Xinjiang, invariably termed as "restive" because of brewing unrest by the local Moslem Uyghurs, a "minority" in the Chinese official parlance, normally would be a God forsaken place. The region is to Beijing what the State of Washington is to New York, except what borders Xinjiang is not anything resembling the Pacific Ocean or Canada, but instead in order, Mongolia, Russia, Kazakhstan, Kyrgyzstan, Tajikistan, Afghanistan, Pakistan and India. The borders with Afghanistan and Pakistan are probably the least well defined borders in the world. The Guinness Book of World Records lists Urumqi as the major city in the world furthest away from any coast line, at about 2500 kilometers. About 4 percent of Xinjiang is fit for human habitation. In fact, driving outside of Urumqi quickly one comes into an even more barren vision of the proverbial moonscape with no sign of any vegetation as far as the eye can see.
So why does Urumqi boast a population of 2.7 million plus another 2.3 million in the environs? The answer is "natural resources" but oil and, especially, natural gas dominate. With 850 Bcf per year of natural gas production (almost 30 percent of Chinese total), feeding the 2500-kilometer West-to-East pipeline, Xinjiang has gained a place in the Chinese economic mind. Only about 20 percent of the region's oil and gas potential has been explored yet.
But the Uyghars have been a worry for the Chinese central government, a concern fomented by the international militant Islamic movements. The conflict between the locals and the Chinese is not new. The locals banded with the Mongols during the Genghis Khan era. In 1755 the Qing Dynasty Emperor Qianlong conquered the other local tribal area, Dzungaria, and in systematic way more than one million Dzungars perished in state-planned genocide. The name Xinjiang was given by the Emperor Guangxu in 1884 and Urumqi at the time was known as Dihua.
For the last decade there have been several incidents involving deadly conflict between militant locals and the Chinese government. On the way to the Beijing Olympics the Chinese were literally terrified at a potential terrorist attack that would have sullied the Olympic spirit and the showcase it afforded China. In Chinese cultural and central casting of "harmonious" life any show of unrest, be it in Tibet or Xinjiang, is an indication of failure.
In 2008, just four days before the Beijing Olympics, 16 Chinese policemen died at a terrorist attack in Xinjiang.
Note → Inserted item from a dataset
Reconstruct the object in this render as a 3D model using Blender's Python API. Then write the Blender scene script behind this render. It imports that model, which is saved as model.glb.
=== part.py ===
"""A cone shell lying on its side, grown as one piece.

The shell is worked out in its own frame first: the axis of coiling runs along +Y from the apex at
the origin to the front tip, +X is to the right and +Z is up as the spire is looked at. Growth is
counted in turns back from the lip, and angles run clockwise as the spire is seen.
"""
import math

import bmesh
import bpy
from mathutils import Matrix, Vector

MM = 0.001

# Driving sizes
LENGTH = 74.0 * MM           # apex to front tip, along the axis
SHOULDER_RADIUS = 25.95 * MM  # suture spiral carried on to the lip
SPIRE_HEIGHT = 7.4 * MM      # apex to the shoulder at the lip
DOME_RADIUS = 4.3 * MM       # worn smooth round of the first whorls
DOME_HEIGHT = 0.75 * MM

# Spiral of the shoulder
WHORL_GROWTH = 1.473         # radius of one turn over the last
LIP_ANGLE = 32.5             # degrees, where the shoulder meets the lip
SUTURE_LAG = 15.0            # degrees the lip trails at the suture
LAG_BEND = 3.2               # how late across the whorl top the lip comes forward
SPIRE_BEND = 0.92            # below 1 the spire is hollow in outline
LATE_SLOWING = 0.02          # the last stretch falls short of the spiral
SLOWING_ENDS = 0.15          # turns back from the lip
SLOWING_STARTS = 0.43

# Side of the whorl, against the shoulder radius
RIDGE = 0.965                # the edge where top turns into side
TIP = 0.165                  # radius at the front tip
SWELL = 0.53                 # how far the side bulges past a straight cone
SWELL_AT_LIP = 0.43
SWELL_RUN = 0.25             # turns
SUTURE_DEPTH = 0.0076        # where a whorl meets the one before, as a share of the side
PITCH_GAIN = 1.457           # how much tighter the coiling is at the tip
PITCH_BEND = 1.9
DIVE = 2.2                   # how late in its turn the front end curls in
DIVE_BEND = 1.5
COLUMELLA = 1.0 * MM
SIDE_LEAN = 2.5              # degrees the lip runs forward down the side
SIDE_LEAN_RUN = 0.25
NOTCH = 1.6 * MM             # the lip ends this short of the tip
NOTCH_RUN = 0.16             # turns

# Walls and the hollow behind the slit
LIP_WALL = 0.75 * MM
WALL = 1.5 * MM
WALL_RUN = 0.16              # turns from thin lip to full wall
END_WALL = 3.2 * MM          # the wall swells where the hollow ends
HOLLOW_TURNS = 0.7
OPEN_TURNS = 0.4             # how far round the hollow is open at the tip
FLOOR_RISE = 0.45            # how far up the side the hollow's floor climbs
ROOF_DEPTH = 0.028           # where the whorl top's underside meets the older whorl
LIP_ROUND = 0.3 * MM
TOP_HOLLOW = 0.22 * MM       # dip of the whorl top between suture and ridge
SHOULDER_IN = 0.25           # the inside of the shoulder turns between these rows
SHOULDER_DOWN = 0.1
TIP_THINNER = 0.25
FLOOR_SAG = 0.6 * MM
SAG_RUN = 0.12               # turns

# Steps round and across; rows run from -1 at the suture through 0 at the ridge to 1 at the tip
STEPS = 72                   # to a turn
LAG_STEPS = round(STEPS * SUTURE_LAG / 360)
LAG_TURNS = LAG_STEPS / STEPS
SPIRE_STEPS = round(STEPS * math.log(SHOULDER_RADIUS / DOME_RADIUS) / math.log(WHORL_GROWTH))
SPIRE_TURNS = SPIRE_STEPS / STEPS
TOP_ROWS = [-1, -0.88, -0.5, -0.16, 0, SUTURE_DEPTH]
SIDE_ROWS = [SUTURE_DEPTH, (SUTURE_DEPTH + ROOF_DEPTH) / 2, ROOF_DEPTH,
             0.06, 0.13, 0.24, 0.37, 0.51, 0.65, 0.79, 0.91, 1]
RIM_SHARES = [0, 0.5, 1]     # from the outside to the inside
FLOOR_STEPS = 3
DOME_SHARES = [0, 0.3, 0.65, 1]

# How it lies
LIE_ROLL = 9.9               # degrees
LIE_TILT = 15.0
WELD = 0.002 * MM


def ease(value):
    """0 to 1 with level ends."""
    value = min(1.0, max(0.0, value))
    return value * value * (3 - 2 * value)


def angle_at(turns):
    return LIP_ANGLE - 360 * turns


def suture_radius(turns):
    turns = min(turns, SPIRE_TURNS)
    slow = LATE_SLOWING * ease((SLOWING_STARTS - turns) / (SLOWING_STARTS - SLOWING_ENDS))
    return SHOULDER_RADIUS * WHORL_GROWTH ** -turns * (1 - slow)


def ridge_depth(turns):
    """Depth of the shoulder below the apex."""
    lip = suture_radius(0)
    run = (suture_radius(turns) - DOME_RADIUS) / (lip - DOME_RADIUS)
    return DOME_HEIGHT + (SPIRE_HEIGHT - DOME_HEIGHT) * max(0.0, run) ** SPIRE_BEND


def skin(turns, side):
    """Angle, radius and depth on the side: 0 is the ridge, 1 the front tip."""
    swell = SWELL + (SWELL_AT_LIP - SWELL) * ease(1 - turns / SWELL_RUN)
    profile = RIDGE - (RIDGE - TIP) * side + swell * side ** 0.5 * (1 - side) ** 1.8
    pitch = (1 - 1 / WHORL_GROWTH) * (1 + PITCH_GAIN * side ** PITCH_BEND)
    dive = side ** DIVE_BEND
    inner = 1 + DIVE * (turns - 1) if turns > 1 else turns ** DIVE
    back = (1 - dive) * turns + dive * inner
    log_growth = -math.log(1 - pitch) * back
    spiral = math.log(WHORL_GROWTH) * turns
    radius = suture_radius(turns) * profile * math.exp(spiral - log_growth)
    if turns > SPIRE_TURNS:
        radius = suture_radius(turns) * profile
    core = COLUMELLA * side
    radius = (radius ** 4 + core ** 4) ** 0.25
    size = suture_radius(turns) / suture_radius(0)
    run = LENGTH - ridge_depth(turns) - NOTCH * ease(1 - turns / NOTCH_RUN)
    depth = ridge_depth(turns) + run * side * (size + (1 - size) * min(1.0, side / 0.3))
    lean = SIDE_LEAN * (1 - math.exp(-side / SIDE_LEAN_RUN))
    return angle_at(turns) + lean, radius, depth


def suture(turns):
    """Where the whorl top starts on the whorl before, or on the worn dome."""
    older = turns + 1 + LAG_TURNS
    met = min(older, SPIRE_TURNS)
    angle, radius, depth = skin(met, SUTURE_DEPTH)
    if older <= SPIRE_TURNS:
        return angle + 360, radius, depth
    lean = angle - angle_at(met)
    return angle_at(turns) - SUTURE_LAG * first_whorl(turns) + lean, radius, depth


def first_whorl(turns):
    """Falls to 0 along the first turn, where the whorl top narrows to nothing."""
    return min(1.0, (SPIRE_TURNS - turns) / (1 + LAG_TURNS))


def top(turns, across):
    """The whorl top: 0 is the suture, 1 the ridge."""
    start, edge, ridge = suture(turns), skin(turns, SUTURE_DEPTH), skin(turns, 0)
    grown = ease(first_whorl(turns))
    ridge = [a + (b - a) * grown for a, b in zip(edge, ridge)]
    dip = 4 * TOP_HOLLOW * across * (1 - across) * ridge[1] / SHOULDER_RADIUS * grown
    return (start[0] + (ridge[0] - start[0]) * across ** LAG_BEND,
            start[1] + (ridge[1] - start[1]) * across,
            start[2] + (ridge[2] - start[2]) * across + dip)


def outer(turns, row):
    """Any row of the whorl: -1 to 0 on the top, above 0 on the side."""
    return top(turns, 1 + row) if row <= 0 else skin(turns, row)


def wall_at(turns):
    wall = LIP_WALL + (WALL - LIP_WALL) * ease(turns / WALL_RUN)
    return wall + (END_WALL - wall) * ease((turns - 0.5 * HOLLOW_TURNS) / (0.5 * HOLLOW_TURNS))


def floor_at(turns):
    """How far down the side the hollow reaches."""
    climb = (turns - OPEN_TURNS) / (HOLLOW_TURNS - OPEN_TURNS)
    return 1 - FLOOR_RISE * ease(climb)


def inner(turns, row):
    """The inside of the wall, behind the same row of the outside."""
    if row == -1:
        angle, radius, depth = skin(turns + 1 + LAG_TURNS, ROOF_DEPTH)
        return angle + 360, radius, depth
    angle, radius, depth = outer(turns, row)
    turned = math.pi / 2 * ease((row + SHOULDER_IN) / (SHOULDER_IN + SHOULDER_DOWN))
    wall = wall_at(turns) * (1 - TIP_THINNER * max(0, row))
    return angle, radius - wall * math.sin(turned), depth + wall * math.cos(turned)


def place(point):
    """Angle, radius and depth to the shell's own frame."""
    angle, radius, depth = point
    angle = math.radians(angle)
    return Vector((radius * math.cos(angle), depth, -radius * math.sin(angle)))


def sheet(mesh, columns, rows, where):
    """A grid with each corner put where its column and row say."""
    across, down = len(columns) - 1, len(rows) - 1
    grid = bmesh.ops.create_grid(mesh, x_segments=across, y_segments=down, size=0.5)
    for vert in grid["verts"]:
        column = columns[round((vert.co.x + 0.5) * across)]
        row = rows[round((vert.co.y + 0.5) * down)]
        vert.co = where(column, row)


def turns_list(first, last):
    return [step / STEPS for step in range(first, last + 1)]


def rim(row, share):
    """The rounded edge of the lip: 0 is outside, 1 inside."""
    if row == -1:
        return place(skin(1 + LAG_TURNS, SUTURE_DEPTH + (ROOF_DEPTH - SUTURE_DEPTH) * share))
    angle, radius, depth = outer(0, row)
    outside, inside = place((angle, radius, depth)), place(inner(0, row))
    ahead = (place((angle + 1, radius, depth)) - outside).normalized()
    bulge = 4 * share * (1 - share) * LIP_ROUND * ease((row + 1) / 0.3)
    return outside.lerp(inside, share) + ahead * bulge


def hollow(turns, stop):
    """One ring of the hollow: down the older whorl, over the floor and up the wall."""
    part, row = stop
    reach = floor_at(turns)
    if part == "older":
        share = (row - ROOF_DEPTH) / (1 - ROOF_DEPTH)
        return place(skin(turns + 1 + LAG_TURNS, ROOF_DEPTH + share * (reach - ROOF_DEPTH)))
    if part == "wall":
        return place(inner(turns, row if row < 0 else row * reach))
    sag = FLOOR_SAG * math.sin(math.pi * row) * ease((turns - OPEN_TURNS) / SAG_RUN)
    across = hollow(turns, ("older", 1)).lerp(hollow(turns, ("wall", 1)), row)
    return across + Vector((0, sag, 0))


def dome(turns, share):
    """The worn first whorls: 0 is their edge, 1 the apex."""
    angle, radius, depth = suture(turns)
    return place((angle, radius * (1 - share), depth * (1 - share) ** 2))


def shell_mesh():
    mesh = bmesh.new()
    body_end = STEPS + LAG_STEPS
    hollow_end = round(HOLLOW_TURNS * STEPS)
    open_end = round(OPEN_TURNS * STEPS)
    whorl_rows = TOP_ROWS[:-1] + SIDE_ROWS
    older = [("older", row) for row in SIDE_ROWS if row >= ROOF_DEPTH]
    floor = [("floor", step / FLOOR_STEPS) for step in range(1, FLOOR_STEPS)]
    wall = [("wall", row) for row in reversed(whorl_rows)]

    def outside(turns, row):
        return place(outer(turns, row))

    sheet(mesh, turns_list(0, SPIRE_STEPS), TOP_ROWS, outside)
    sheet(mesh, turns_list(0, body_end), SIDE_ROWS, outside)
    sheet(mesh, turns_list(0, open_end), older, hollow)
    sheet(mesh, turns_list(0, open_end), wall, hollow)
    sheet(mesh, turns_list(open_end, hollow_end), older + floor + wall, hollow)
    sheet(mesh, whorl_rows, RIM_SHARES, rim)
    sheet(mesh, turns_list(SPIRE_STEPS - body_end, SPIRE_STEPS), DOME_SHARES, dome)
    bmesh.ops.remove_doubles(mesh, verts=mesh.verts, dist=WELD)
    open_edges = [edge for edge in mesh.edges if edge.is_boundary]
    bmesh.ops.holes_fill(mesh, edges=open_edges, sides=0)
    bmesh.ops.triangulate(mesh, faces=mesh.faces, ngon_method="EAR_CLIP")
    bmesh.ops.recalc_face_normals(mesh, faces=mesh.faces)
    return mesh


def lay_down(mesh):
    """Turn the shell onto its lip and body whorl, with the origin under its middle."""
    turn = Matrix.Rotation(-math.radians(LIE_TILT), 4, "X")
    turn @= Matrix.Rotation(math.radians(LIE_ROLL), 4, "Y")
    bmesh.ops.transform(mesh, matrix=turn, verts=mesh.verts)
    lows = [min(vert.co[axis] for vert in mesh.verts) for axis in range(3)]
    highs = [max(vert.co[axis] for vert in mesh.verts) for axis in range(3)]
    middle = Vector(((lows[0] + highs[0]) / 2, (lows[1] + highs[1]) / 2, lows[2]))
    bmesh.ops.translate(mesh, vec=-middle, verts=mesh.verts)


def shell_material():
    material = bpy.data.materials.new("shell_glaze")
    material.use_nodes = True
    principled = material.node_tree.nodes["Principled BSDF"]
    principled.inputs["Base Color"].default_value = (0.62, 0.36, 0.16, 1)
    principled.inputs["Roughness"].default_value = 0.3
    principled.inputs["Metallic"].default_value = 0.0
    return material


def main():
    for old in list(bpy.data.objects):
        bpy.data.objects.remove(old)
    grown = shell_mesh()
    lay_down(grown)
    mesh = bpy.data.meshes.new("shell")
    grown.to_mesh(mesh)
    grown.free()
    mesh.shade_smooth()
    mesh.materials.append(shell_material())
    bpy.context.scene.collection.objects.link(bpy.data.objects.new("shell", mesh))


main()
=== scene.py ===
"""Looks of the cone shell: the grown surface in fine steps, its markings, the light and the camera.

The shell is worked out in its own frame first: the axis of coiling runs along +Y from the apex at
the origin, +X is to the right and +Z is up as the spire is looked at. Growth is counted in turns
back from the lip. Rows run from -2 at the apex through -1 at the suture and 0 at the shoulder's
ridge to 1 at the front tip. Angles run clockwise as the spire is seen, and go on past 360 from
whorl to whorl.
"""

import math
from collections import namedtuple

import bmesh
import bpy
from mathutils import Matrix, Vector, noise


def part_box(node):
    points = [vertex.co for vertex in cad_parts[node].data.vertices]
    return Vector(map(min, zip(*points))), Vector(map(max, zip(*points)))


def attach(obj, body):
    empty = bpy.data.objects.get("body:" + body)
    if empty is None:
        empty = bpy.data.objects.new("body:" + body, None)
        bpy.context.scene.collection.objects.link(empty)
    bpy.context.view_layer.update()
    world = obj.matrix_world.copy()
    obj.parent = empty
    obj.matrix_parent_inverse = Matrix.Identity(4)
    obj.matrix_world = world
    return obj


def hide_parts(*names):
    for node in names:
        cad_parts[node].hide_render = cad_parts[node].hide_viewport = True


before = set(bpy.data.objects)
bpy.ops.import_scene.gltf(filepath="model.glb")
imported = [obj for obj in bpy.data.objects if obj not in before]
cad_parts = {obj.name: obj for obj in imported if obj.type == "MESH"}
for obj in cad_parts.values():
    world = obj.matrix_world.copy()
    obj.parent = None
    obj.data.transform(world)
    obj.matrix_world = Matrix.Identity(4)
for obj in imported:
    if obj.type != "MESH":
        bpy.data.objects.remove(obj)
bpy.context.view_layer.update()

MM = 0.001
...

But the worst came in 2009, when riots in Urumqi resulted in at least 200 people killed, mostly Han Chinese.
More than a year ago, a video released by something called the Turkistan Islamic Party (TIP) claimed responsibility for attacks in western Xinjiang that left 40 people dead as "revenge" against the Chinese government for "maiming the identity of the Muslims."
The Chinese have reacted to the Uyghurs unrest in a manner that belies modern China's approach. First, typically, they put a tight lip on all news and communications from the entire region and especially the frontline areas in southern Xinjiang.
But then they went for the real kill. Urumqi has emerged as a quite amazingly developed modern city, complete with outstanding hotels, restaurants and shopping. Multilane highways crisscross the region. Feverish construction for a new bullet train is supposed to cut the trip from Beijing from a typical one week just a few years ago, to three days today, to just 12 hours.
Urumqi is a far cry from the exploitative ruins that one can see in the main oil and gas producing areas of major countries like Hassi Messaoud in Algeria, the Delta States in Nigeria and Maturin in Venezuela. Visiting those places and seeing their miserable lifestyles would be hard to believe that a million barrels per day is produced from underneath them. In contrast, Urumqi looks and acts like a modern, prosperous city.
In the process the Uyghers have been drowned by the Han majority. In the last Urumqi census, Han Chinese comprise 75 percent of the population; Uyghers amount to about 13 percent. Or they can be reduced to the quaint inhabitants of the Turpan Valley of the Grapes, an oasis about 180 kilometers from Urumqi, selling raisins to teeming Chinese tourists. It is hard to see, other than occasional youthful expressions, how Islamic militancy can find fertile ground amid all this development and wealth.